We see three major drivers of forecast variance: uncertainty in macro demand, volatility in which warehouse fulfills order demand, and incorrect dow curve. The most important question is why. Is bulk ordering or promotions driving insane volatility in ordering patterns from the manufacturers customers? That’s one possibility. Without being able to understand that answer, the manufacturer must plan higher toward the upper confidence interval in our forecast (or risk a high degree of cancelled orders due to long lead times). This is a classic example of the bullwhip effect.
In supply chain, the bullwhip effect is a phenomenon where partners upstream in a supply chain mistake noise as signal based upon recent demand fluctuations. Upstream is considered anything that happens ‘before’ while downstream is anything that happens ‘after.’ In a simplistic supply chain you have raw materials supplier > manufacturer > retailer > customer. The raw materials supplier and manufacturer would be considered upstream while the customer would be considered downstream. If a promotion triggers customers to buy something in large quantities one month without alerting the manufacturer why replenishment orders have spiked, the manufacturer may very well scale up it’s manufacturing capacity for the next several months to respond to the increase in demand they are seeing – alas, they are reacting and planning to a false signal. Don’t let your stakeholders – those consuming your forecast – confuse noise for signal. For more on the bullwhip effect: The Bullwhip Effect in Supply Chain from Brandalyzer and Building a Flexible Supply Chain for Uncertain Times from McKinsey.

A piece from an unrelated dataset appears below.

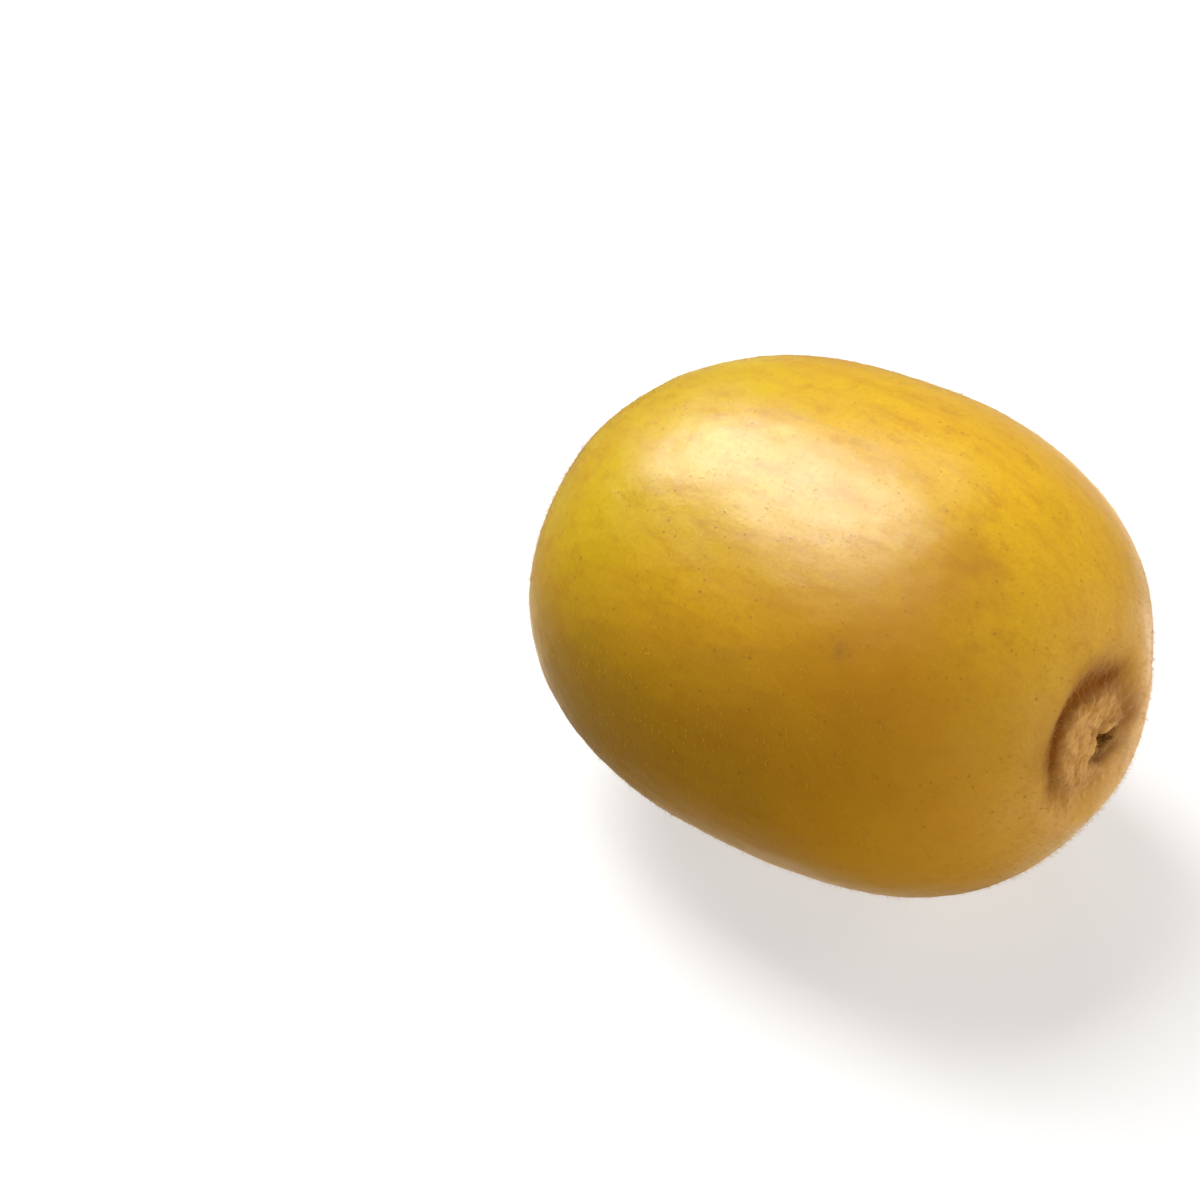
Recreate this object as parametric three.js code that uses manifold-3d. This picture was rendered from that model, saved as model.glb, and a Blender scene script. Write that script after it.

At this point, we have a really nice framework set up for repeat forecasting and error analysis. In my humble opinion, this is a brilliant benchmark for being able to massage your historical data to use other time-series forecasting and machine learning techniques. Forecasters can use the above framework to make decisions on how to ‘correct’ historical data that will allow ‘higher-powered’ algorithms to make predictions about future trends.